Species of gastropod

Kermia benhami is a species of sea snail, a marine gastropod mollusk in the family Raphitomidae.

==Description==
The length of the shell attains 4 mm, its diameter 1.5 mm.

(Original description) The shell is fusiform. The body whorl measures more than half the length of the shell. The shell contains 6½ whorls. These are flatly rounded and with a deep suture. The aperture is narrow, slightly oblique, and sinuous. The outer lip is thick, slightly expanded and denticulate within. The sinus is deep and broad, near the suture, but surrounded by a thick lip. The inner lip is thin and narrow. The columella is smooth.

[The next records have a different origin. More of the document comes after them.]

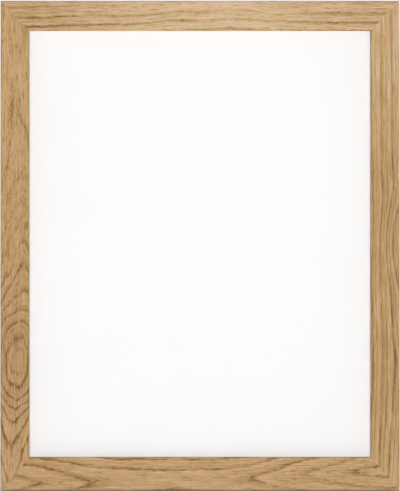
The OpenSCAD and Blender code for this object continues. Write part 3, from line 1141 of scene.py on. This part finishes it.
@dataclass(frozen=True)
class Studio:
    """The camera, the lamps, the pale floor and the white surround, in metres."""

    ambient: float = 0.1
    camera_away: float = 5.0
    camera_reach: float = 20.0
    sensor: float = 36.0
    centre_x: float = 0.1 * MM
    centre_up: float = 138.9 * MM
    floor_radius: float = 6.0
    floor_fade: tuple[float, float] = (0.4, 1.6)
    floor_colour: str = "#F3F2EF"
    floor_roughness: float = 0.9
    panels: tuple[Panel, ...] = (
        Panel("left_panel", -5.5, 15, 3.0, 0.16, 0.4, 0.325),
        Panel("right_panel", 5.5, 15, 3.0, 0.16, 0.4, 0.325),
        Panel("left_fill", -94, 25, 1.6, 1.4, 1.4, 0.26),
        Panel("right_fill", 94, 25, 1.6, 1.4, 1.4, 0.26),
        Panel("back_panel", 180, 38, 2.0, 2.4, 2.0, 0.56),
    )

    def set_up(self) -> None:
        """Builds the whole studio, and shows colours as they are written."""
        bpy.context.scene.view_settings.view_transform = "Standard"
        self._camera()
        self._world()
        self._floor()
        aim = STANCE.place() @ Vector((0, 0, self.centre_up))
        for panel in self.panels:
            panel.hang(aim)

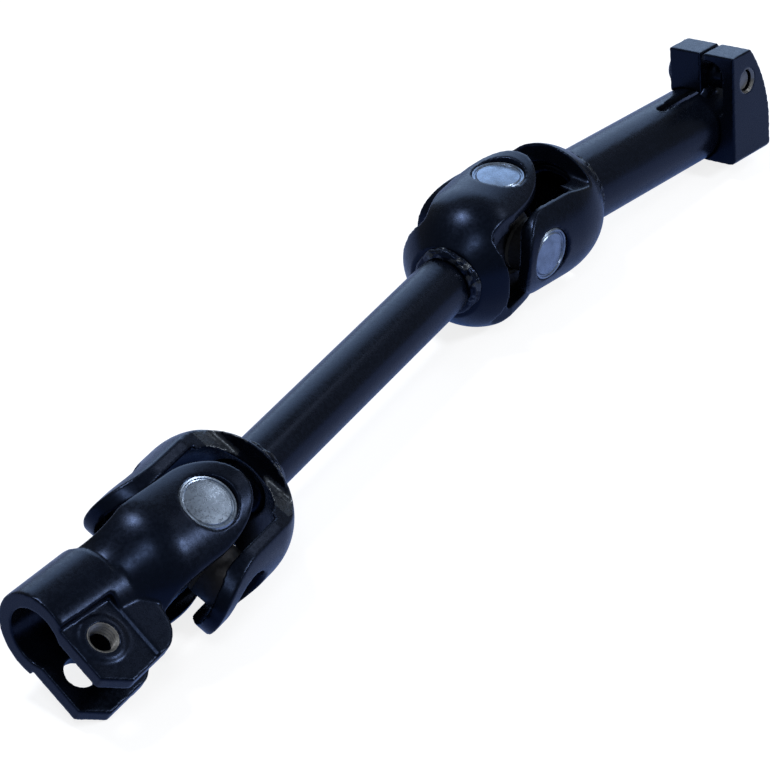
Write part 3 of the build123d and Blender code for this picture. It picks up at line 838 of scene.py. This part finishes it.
class SHAFT_OT_stage(bpy.types.Operator):
    """Floor, soft light and the camera"""

    bl_idname = "shaft.stage"
    bl_label = "Stage"

    def execute(self, context):
        scene = context.scene
        self.floor(scene)
        self.lights(scene)
        self.camera(scene)
        scene.view_settings.view_transform = "Standard"
        return {"FINISHED"}

    @staticmethod
    def floor(scene):
        """The floor, just under the shaft."""
        half_size, gap = 6.0, 0.0002
        lowest = CAD_BOX[0][2]
        shape = bmesh.new()
        bmesh.ops.create_grid(shape, x_segments=1, y_segments=1, size=half_size)
        bmesh.ops.translate(shape, vec=(0, 0, lowest - gap), verts=shape.verts)
        mesh = bpy.data.meshes.new("floor")
        shape.to_mesh(mesh)
        shape.free()
        floor = bpy.data.objects.new("floor", mesh)
        mesh.materials.append(floor_material(scene.shaft_stage))
        scene.collection.objects.link(floor)

    @staticmethod
    def lights(scene):
        """Light from all round, and five lamps aimed at the middle of the shaft."""
        look = scene.shaft_stage
        world = bpy.data.worlds.new("studio")
        scene.world = world
        world.use_nodes = True
        room = world.node_tree.nodes["Background"]
        room.inputs["Color"].default_value = look.room_colour
        room.inputs["Strength"].default_value = look.room_strength

        middle = (Vector(CAD_BOX[0]) + Vector(CAD_BOX[1])) / 2
        # Azimuth and elevation are in degrees, distance, width and height in metres.
        for name, azimuth, elevation, distance, width, height, power, colour in (
            ("rear_softbox", 42, 22, 1.3, 1.3, 0.9, look.rear_power, look.rear_colour),
            ("overhead_softbox", -20, 49, 1.0, 0.3, 0.16, look.overhead_power, look.lamp_colour),
            ("top_lamp", 122, 70, 1.0, 0.22, 0.22, look.top_power, look.lamp_colour),
            ("right_lamp", -62, 37, 1.0, 0.22, 0.22, look.right_power, look.lamp_colour),
            ("front_lamp", -146, 49, 1.0, 0.26, 0.26, look.front_power, look.lamp_colour),
        ):
            lamp = bpy.data.lights.new(name, "AREA")
            lamp.shape = "RECTANGLE" if name.endswith("softbox") else "ELLIPSE"
            lamp.size = width
            lamp.size_y = height
            lamp.energy = power
            lamp.color = colour[:3]
            light = bpy.data.objects.new(name, lamp)
            flat = math.cos(math.radians(elevation))
            way = Vector((
                flat * math.cos(math.radians(azimuth)),
                flat * math.sin(math.radians(azimuth)),
                math.sin(math.radians(elevation)),
            ))
            light.location = middle + way * distance
            light.rotation_euler = (-way).to_track_quat("-Z", "Y").to_euler()
            scene.collection.objects.link(light)

    @staticmethod
    def camera(scene):
        """The camera, where the photograph was taken from."""
        camera = bpy.data.cameras.new("camera")
        camera.lens = scene.shaft_stage.lens
        camera.sensor_width = 36.0
        camera.clip_start = 0.01
        view = bpy.data.objects.new("camera", camera)
        view.location = CAMERA_PLACE
        view.rotation_euler = CAMERA_WAY.to_track_quat("-Z", "Y").to_euler()
        scene.collection.objects.link(view)
        scene.camera = view


class SHAFT_PT_panel(bpy.types.Panel):
    """Lists the shaft's pieces"""

    bl_idname = "SHAFT_PT_panel"
    bl_label = "Steering Shaft"
    bl_space_type = "VIEW_3D"
    bl_region_type = "UI"
    bl_category = "Shaft"

    def draw(self, context):
        column = self.layout.column()
        for group in (context.scene.shaft_sizes, context.scene.shaft_finish, context.scene.shaft_stage):
            for name in group.__annotations__:
                column.prop(group, name)
        for operator in OPERATORS:
            column.operator(operator.bl_idname)


OPERATORS = (
    SHAFT_OT_yokes,
    SHAFT_OT_shafts,
    SHAFT_OT_pinch_clamp,
    SHAFT_OT_bearings,
    SHAFT_OT_welds,
    SHAFT_OT_stage,
)
GROUPS = (("shaft_sizes", ShaftSizes), ("shaft_finish", ShaftFinish), ("shaft_stage", ShaftStage))


def register():
    for _, group in GROUPS:
        bpy.utils.register_class(group)
    for operator in OPERATORS:
        bpy.utils.register_class(operator)
    bpy.utils.register_class(SHAFT_PT_panel)
    for name, group in GROUPS:
        setattr(bpy.types.Scene, name, PointerProperty(type=group))


def unregister():
    for name, _ in GROUPS:
        delattr(bpy.types.Scene, name)
    bpy.utils.unregister_class(SHAFT_PT_panel)
    for operator in reversed(OPERATORS):
        bpy.utils.unregister_class(operator)
    for _, group in reversed(GROUPS):
        bpy.utils.unregister_class(group)


def main():
    register()
    bpy.ops.shaft.yokes()
    bpy.ops.shaft.shafts()
    bpy.ops.shaft.pinch_clamp()
    bpy.ops.shaft.bearings()
    bpy.ops.shaft.welds()
    bpy.ops.shaft.stage()


if __name__ == "__main__":
    main()
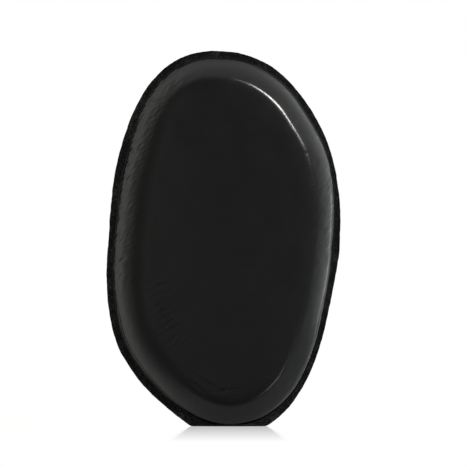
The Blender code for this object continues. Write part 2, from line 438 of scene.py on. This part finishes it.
# ---------------------------------------------------------------------------------------------------------------
# Materials
# ---------------------------------------------------------------------------------------------------------------
class Nodes:
    def __init__(self, name):
        self.material = bpy.data.materials.new(name)
        self.material.use_nodes = True
        self.tree = self.material.node_tree
        self.shader = self.tree.nodes["Principled BSDF"]
        self.where = self.new("ShaderNodeTexCoord").outputs["Object"]

    def new(self, kind, **settings):
        node = self.tree.nodes.new(kind)
        for key, value in settings.items():
            if key in node.inputs:
                node.inputs[key].default_value = value
            else:
                setattr(node, key, value)
        return node

    def link(self, a, b):
        self.tree.links.new(a, b)

    def scaled(self, scale):
        m = self.new("ShaderNodeMapping")
        m.inputs["Scale"].default_value = scale
        self.link(self.where, m.inputs["Vector"])
        return m.outputs["Vector"]

    def noise(self, scale, detail=3.0, rough=0.5, vector=None):
        n = self.new("ShaderNodeTexNoise")
        n.inputs["Scale"].default_value = scale
        n.inputs["Detail"].default_value = detail
        n.inputs["Roughness"].default_value = rough
        self.link(vector or self.where, n.inputs["Vector"])
        return n.outputs["Fac"]

    def span(self, value, a, b, low, high):
        r = self.new("ShaderNodeMapRange")
        r.inputs["From Min"].default_value = a
        r.inputs["From Max"].default_value = b
        r.inputs["To Min"].default_value = low
        r.inputs["To Max"].default_value = high
        self.link(value, r.inputs["Value"])
        return r.outputs["Result"]

    def math(self, kind, a, b):
        m = self.new("ShaderNodeMath")
        m.operation = kind
        for socket, value in zip(m.inputs, (a, b)):
            if isinstance(value, (int, float)):
                socket.default_value = value
            else:
                self.link(value, socket)
        return m.outputs[0]

    def colour(self, value, low, high):
        r = self.new("ShaderNodeValToRGB")
        r.color_ramp.elements[0].color = (*low, 1)
        r.color_ramp.elements[1].color = (*high, 1)
        self.link(value, r.inputs["Fac"])
        return r.outputs["Color"]

    def bump(self, height, strength, distance, after=None):
        b = self.new("ShaderNodeBump")
        b.inputs["Strength"].default_value = strength
        b.inputs["Distance"].default_value = distance
        self.link(height, b.inputs["Height"])
        if after is not None:
            self.link(after, b.inputs["Normal"])
        return b.outputs["Normal"]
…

Sculpture : The 1st whorl of the protoconch is smooth, the 2nd crossed by threads which, beginning at the upper suture, pass first longitudinally and singly, then at the periphery bifurcate, each branch passing obliquely to the suture, thus reticulating the lower half. The adult whorls are entirely reticulated by axial ribs, about 8 on the first whorl and 20 on the body whorl, overridden by less prominent and narrower spiral ribs, forming transverse beads at the intersections. There are 2 spirals on the first adult whorl, 5 on the penultimate (of which the two upper are smaller than the others), and 13 on the body whorl counting just behind the outer lip. Of these, the two upper are less prominent than the others. The interstices are deep, between the spirals 2 to 3 times the width of the latter, and between the axials about 1½ times the width of the ribs. At the anterior end of the body whorl the spirals are more prominent than the axials. The transverse ribs of the body whorl extend over the expanded outer lip. Under the microscope the whole surface is seen to be finely spirally striated.

Colour : The protoconch is light brown, the remainder of shell uniformly dark brown. The outer lip shows a white patch at the sinus and another near the centre. The inner lip and the interior of the aperture is pale brown.

==Distribution==
This marine species occurs off Kermadec Island and Easter Island.